On past U.S. squads Jerry Kelly and Chris DiMarco auditioned for the role of emotional catalyst. Both are high-end grinders whose relative lack of talent has been overcome by high levels of intensity, but neither was all that successful when it came to translating that vibe throughout the roster. Their intentions may have been admirable, but the message came across in a foreign language.

Austin is a totally different animal. His skill set, at least from tee to green, is immense, but his mental fragility is frightening, his powers of self-deprecation utterly comical. He possesses not an ounce of interest in serving as a leader, but his twisted, lovable persona resonated with all 11 of his less-tortured teammates. He made a much bigger difference than anyone could have imagined as both a player and a mascot, simply by being himself.

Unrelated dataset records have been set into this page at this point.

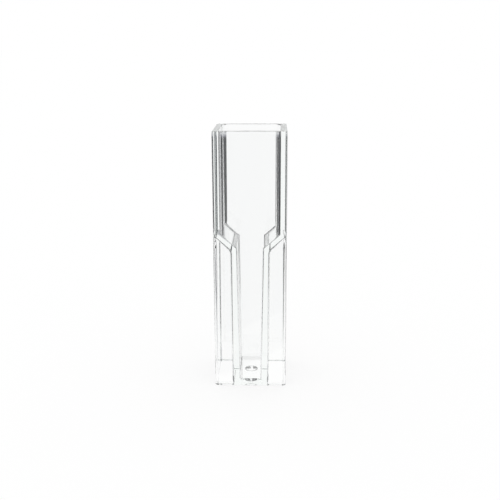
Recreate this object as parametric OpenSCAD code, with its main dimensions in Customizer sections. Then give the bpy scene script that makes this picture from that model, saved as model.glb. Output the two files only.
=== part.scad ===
// Semi-micro cuvette for a photometer, moulded in one piece of clear polystyrene.
// Millimetres, +Z up, origin at the centre of the foot. Light passes along Y, through the narrow
// chamber, and X is across it. The cup and the chamber open at the mouth. The pockets beside the
// chamber open at the foot, so that the mould's upper and lower cores draw apart along Z.

/* [Body] */
// Width and depth of the square body
body_w = 12.5; // [12.3:0.1:12.9]
// Height of the body, from the foot to the mouth
body_h = 45; // [42:1:50]
// Radius of the four upright outer corners
corner_r = 0.5; // [0.3:0.1:0.8]
// Radius of the outer edges round the foot
foot_r = 0.15; // [0.1:0.05:0.3]
// Radius of the outer edges round the mouth
lip_r = 0.15; // [0.05:0.05:0.25]

/* [Cup and chamber] */
// Light path, the distance between the two optical windows
light_path = 10; // [9.8:0.1:10.2]
// Width of the cup, across the light path
cup_w = 10.4; // [10:0.1:10.6]
// Radius of the upright corners inside the cup
cup_r = 0.9; // [0.5:0.1:1.1]
// Height at which the cup's slopes leave its side walls
slope_top_z = 27.4; // [25:0.2:30]
// Angle of the slopes below the horizontal
slope_angle = 41; // [34:1:46]
// Width of the chamber where the slopes end
chamber_top_w = 4.8; // [4.6:0.1:5.2]
// Width of the chamber at its floor
chamber_floor_w = 3.9; // [3.7:0.1:4.2]
// Radius of the upright corners inside the chamber
chamber_r = 0.2; // [0.1:0.05:0.4]
// Thickness of the chamber's floor
floor_t = 1.05; // [0.9:0.05:1.4]

/* [Pockets] */
// Thickness of the sloping wall between the cup and a pocket
slope_wall = 0.75; // [0.6:0.05:0.9]
// Thickness of the web between the chamber and a pocket, at the pocket's roof
web_top_t = 0.72; // [0.6:0.02:0.8]
// Thickness of the same web at the foot
web_foot_t = 1; // [0.9:0.05:1.1]
// Thickness of the outer side wall at the pocket's roof
side_top_t = 0.35; // [0.3:0.05:0.6]
// Thickness of the outer side wall at the foot
side_foot_t = 0.3; // [0.25:0.05:0.4]
// Depth of the pockets, along the light path
pocket_d = 10.1; // [9.8:0.1:10.4]
// Radius of the upright corners inside the pockets
pocket_r = 0.3; // [0.1:0.05:0.5]
// Radius where a pocket's roof turns down into the web
roof_r = 1.6; // [1:0.1:2]

/* [Gate mark] */
// Diameter of the round recess under the floor, where the mould was filled
gate_d = 2.3; // [1.6:0.1:3]
// Depth of the gate recess
gate_h = 0.65; // [0.4:0.05:0.7]
// Radius round the edge of its roof
gate_r = 0.35; // [0.1:0.05:0.35]

/* [Hidden] */

$fn = 96;
over = 1; // how far a core runs out past the face that it opens through

body_half = body_w / 2;
cup_half = cup_w / 2;

// The slope is a straight line in section, and a pocket's roof runs parallel to it.
function slope_z(x) = slope_top_z - (cup_half - x) * tan(slope_angle);
function roof_z(x) = slope_z(x) - slope_wall / cos(slope_angle);

// Corners of the section, as [x, z] on the +X side
chamber_foot = [chamber_floor_w / 2, floor_t];
slope_foot = [chamber_top_w / 2, slope_z(chamber_top_w / 2)];
web_foot = [chamber_floor_w / 2 + web_foot_t, 0];
web_top = [chamber_top_w / 2 + web_top_t, roof_z(chamber_top_w / 2 + web_top_t)];
side_foot = [body_half - side_foot_t, 0];
side_top = [body_half - side_top_t, roof_z(body_half - side_top_t)];

function lean_of(foot, top) = atan2(top[0] - foot[0], top[1] - foot[1]);

module both_sides() {
    children();
    mirror([1, 0, 0]) children();
}

// A section drawn across the body (x) and up (y), run along the light path for a length
module along_path(length) {
    rotate([90, 0, 0]) linear_extrude(length, center = true) children();
}

// Rectangle with rounded corners, centred on the origin
module rounded_rect(w, d, r) {
    square([w - 2 * r, d], center = true);
    square([w, d - 2 * r], center = true);
    for (x = [-1, 1], y = [-1, 1])
        translate([x * (w / 2 - r), y * (d / 2 - r)]) circle(r);
}

// What a round of radius r trims off a corner whose two sides leave it at angles a and b
module round_at(corner, a, b, r) {
    half = (b - a) / 2;
    reach = r / tan(half);
    centre = corner + r / sin(half) * [cos(a + half), sin(a + half)];
    difference() {
        polygon([
            corner,
            corner + reach * [cos(a), sin(a)],
            centre,
            corner + reach * [cos(b), sin(b)]
        ]);
        translate(centre) circle(r);
    }
}

// A core whose +X side leans from foot to top, with the two upright corners of that side rounded.
// It reaches in past the far side of the hollow, and runs out past both of its ends.
module leaning_core(foot, top, depth, r) {
    translate([foot[0], 0, foot[1]])
        rotate([0, lean_of(foot, top), 0])
            translate([0, 0, -over])
                linear_extrude(norm(top - foot) + 2 * over) {
                    translate([-body_w, -depth / 2]) square([body_w - r, depth]);
                    translate([-body_w, r - depth / 2]) square([body_w, depth - 2 * r]);
                    for (y = [-1, 1])
                        translate([-r, y * (depth / 2 - r)]) circle(r);
                }
}

// The body's outline from the front and from the side, rounded at the foot and at the mouth
module outline() {
    difference() {
        translate([-body_half, 0]) square([body_w, body_h]);
        both_sides() {
            round_at([body_half, 0], 90, 180, foot_r);
            round_at([body_half, body_h], 180, 270, lip_r);
        }
    }
}

module outer_block() {
    intersection() {
        linear_extrude(body_h) rounded_rect(body_w, body_w, corner_r);
        along_path(body_w) outline();
        rotate([0, 0, 90]) along_path(body_w) outline();
    }
}

// Section of the cup, down to where the planes of its two slopes meet
module cup_section() {
    polygon([
        [0, slope_z(0)],
        [cup_half + over, slope_z(cup_half + over)],
        [cup_half + over, body_h + over],
        [-cup_half - over, body_h + over],
        [-cup_half - over, slope_z(cup_half + over)]
    ]);
}

module cup() {
    intersection() {
        along_path(body_w) cup_section();
        linear_extrude(body_h + over) rounded_rect(cup_w, light_path, cup_r);
    }
}

// The chamber runs up from its floor into the cup.
module chamber() {
    intersection() {
        translate([0, 0, floor_t]) linear_extrude(body_h) square(body_w, center = true);
        leaning_core(chamber_foot, slope_foot, light_path, chamber_r);
        mirror([1, 0, 0]) leaning_core(chamber_foot, slope_foot, light_path, chamber_r);
    }
}

// Section of the pocket on the +X side: the web, the roof, and the round that joins them
module pocket_section() {
    lean = lean_of(web_foot, web_top);
    reach = roof_r * tan((90 - lean - slope_angle) / 2);
    web_end = web_top - reach * [sin(lean), cos(lean)];
    roof_start = web_top + reach * [cos(slope_angle), sin(slope_angle)];
    polygon([
        web_foot, web_end, roof_start,
        [body_half, roof_z(body_half)], [body_half, -over], [web_foot[0], -over]
    ]);
    translate(roof_start + roof_r * [sin(slope_angle), -cos(slope_angle)]) circle(roof_r);
}

module pocket() {
    intersection() {
        along_path(body_w) pocket_section();
        leaning_core(side_foot, side_top, pocket_d, pocket_r);
    }
}

module gate_recess() {
    rotate_extrude() {
        translate([0, -over]) square([gate_d / 2, gate_h - gate_r + over]);
        square([gate_d / 2 - gate_r, gate_h]);
        translate([gate_d / 2 - gate_r, gate_h - gate_r]) circle(gate_r);
    }
}

module cuvette() {
    color("aliceblue")
    difference() {
        outer_block();
        cup();
        chamber();
        both_sides() pocket();
        gate_recess();
    }
}

cuvette();
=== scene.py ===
from math import cos, pi, radians, sin, sqrt, tan

import bmesh
import bpy
from mathutils import Matrix, Vector
from mathutils.geometry import tessellate_polygon


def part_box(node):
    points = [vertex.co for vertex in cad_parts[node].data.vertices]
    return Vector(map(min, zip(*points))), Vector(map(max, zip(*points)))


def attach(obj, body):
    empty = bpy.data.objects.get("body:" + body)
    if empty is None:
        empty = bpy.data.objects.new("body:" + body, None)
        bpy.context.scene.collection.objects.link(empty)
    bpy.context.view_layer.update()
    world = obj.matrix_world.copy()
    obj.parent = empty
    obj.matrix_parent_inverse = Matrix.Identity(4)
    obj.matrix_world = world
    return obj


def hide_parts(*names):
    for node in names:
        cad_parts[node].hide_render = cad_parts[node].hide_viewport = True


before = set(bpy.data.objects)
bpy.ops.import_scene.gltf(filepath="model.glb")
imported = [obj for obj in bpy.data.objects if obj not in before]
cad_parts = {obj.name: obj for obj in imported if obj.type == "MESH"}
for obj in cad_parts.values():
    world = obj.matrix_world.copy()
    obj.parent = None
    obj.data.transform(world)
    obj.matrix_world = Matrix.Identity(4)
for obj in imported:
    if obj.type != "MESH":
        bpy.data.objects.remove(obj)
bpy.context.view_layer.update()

# The cuvette's own sizes, in millimetres, with Z up and the origin at the centre of the foot.
# Light passes along Y. The outer sizes come from the CAD node, and the others are the CAD's values.
# Where a round says "here only", the CAD has a sharp edge.
MM = 0.001
node_low, node_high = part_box("cuvette")
BODY_W = (node_high.x - node_low.x) / MM
BODY_H = (node_high.z - node_low.z) / MM
BODY_HALF = BODY_W / 2
CORNER_R = 0.5
FOOT_R = 0.15
LIP_R = 0.15

LIGHT_PATH = 10.0
CUP_W = 10.4
CUP_R = 0.9
MOUTH_R = 0.12         # here only
SLOPE_TOP_Z = 27.4
SLOPE_ANGLE = radians(41)
CHAMBER_TOP_W = 4.8
CHAMBER_FLOOR_W = 3.9
CHAMBER_R = 0.2        # the upright corners and, here only, the corners along the slopes
FLOOR_T = 1.05
FLOOR_R = 0.06         # here only
SLOPE_TOP_R = 0.35     # here only
SLOPE_FOOT_R = 0.2     # here only

SLOPE_WALL = 0.75
WEB_TOP_T = 0.72
WEB_FOOT_T = 1.0
SIDE_TOP_T = 0.35
SIDE_FOOT_T = 0.3
POCKET_D = 10.1
POCKET_R = 0.3         # here only: the corners at the web and at the roof
POCKET_WALL_R = 0.3    # the upright corners at the outer side wall
ROOF_R = 1.6
ROOF_PEAK_R = 0.12     # here only
POCKET_EDGE_R = 0.03   # here only

GATE_D = 2.3
GATE_H = 0.65
GATE_R = 0.35
GATE_EDGE_R = 0.03     # here only

CORNER_STEPS = 12      # points round each upright corner, less one
ROUND_STEPS = 8        # steps across each rounded edge
PEAK_STEPS = 16        # steps over the round peak of a pocket's roof
GATE_POINTS = 64       # points round the gate
GATE_EDGE_STEPS = 4
GATE_ROOF_STEPS = 16
MERGE_AT = 1e-5        # points this close become one
DROP_BELOW = 1e-6      # edges shorter than this are taken out


# ---------------------------------------------------------------- the moulding's mesh

class Shell:
    """The points and faces of one closed mesh, gathered ring by ring."""

    def __init__(self):
        self.points = []
        self.faces = []

    def add(self, points):
        """Keeps a ring of points and returns their numbers."""
        first = len(self.points)
        self.points.extend(points)
        return list(range(first, first + len(points)))

    def loft(self, ring_a, ring_b):
        """Joins two rings of the same number of points with four-sided faces."""
        count = len(ring_a)
        for i in range(count):
            j = (i + 1) % count
            self.faces.append((ring_a[i], ring_a[j], ring_b[j], ring_b[i]))

    def loft_all(self, rings):
        for ring_a, ring_b in zip(rings, rings[1:]):
            self.loft(ring_a, ring_b)

    def fill(self, *loops):
        """Closes the flat face inside the first loop and outside the others."""
        numbers = [n for loop in loops for n in loop]
        outlines = [[Vector(self.points[n]) for n in loop] for loop in loops]
        for corners in tessellate_polygon(outlines):
            self.faces.append(tuple(numbers[c] for c in corners))


def rounded_ring(x_low, x_high, half_y, low, high, z):
    """A level rectangle with rounded corners. low and high are the corners' reach (along x, along y)
    at the x_low and x_high ends, and the two ends' corners shrink together where they would meet."""
    reach = low[0] + high[0]
    squeeze = min(1, (x_high - x_low) / reach)
    points = []
    for side_x, side_y, start in ((1, 1, 0), (-1, 1, 90), (-1, -1, 180), (1, -1, 270)):
        rx, ry = high if side_x > 0 else low
        rx *= squeeze
        centre_x = x_high - rx if side_x > 0 else x_low + rx
        centre_y = side_y * (half_y - ry)
        for step in range(CORNER_STEPS + 1):
            angle = radians(start + 90 * step / CORNER_STEPS)
            points.append((centre_x + rx * cos(angle), centre_y + ry * sin(angle), z))
    return points


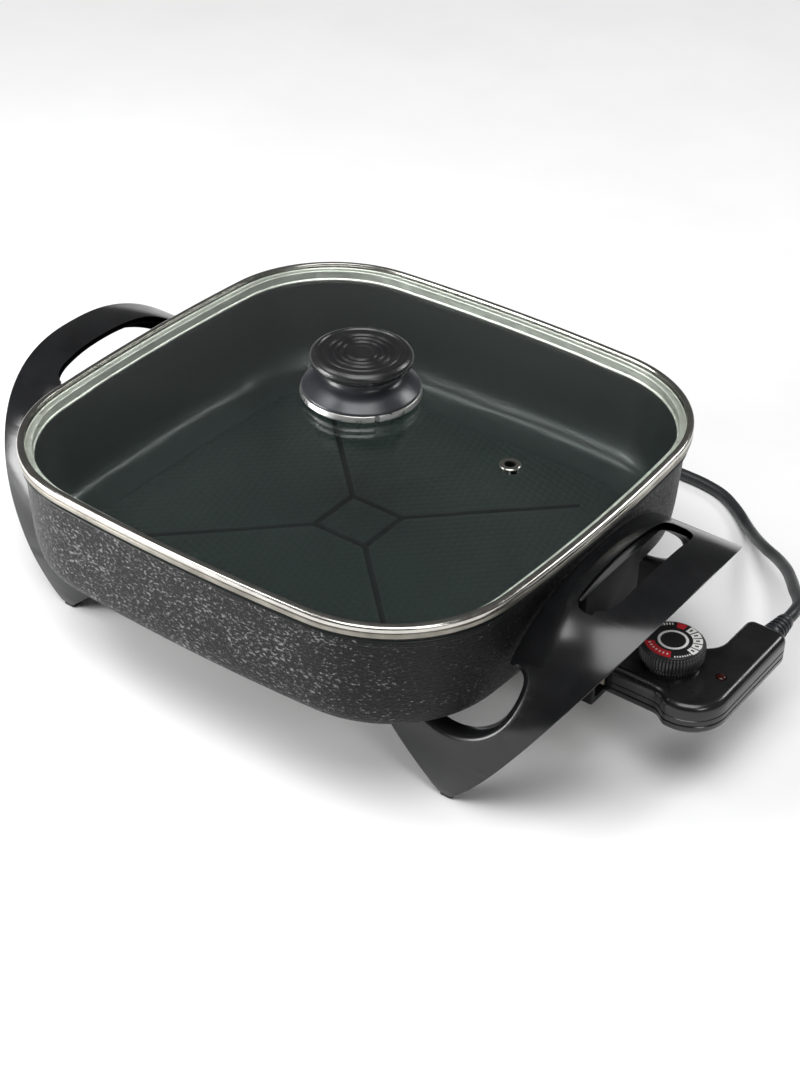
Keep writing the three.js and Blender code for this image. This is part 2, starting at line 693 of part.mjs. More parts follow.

"What a great sense of humor, to be able to take the ribbing he took this week," Nicklaus noted in the closing ceremonies, at which point the entire U.S. team clapped harder and faster than they had all week.

Maybe he'll make the 2008 Ryder Cup team, maybe he won't, but for four glorious days in a place where French is the native tongue and hockey is all that matters, Austin emerged as America's missing link. He lit fires, smiled through the needles and saved up all his joy to laugh in pressure's face. He's a big bottle of glue in red, white and blue.

"I lost to Phil the first night, then I didn't lose again," Woody crowed of his exploits at the ping-pong table. "I beat Zach five or six times, Furyk once or twice. I beat Phil in the rematch and he wouldn't play me again. He'd beaten me soundly the first time, and I said to him, 'Man, I had no idea you guys take it so seriously.' Phil's like, 'Oh, man. Pong is very big.' I told him I was a rookie, that I'd made a rookie mistake."

His first one -- and, as it turned out, his last.